I am thinking the low cost is the real reason, they didn't have to pony up for the W7 licenses, or the hardware to run it on.

.


----------



## Wino (Dec 1, 2001)

Mumbodog said:


> .
> 
> http://www.geek.com/articles/chips/...-by-6200-pcs-all-running-windows-xp-20100225/
> 
> ...


It would seem a wise economical business decision. I have no idea why any corporation, association or personal pc user would have any incentive in this economy to move to Vista or Win 7. I have to date not seen or heard a compelling reason to upgrade XP.


----------



## bp936 (Oct 13, 2003)

XP does everything for my needs, friends with Vista and 7 are upset how many of the older programs don't run. 
It's like Toyota upgraded too fast what was already an established quality.
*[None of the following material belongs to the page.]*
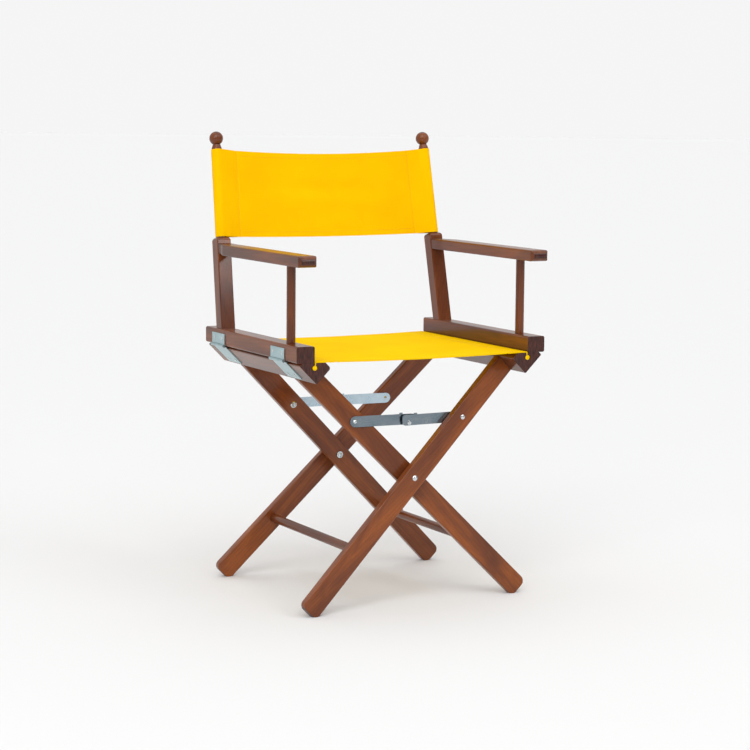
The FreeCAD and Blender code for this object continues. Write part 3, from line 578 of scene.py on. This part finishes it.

> I have to date not seen or heard a compelling reason to upgrade XP.


 :up:


----------



## loserOlimbs (Jun 19, 2004)

I would guess existing infrastructure, their network and expertise probably supports XP, and w2k3. Of course budget for new machines and upgrading existing equipment and OSs probably played a large role too.

For personal use, I vastly prefer Vista/ 7 though I like W2k3 better then 2008 or 2008 R2 just because of familiarity.


----------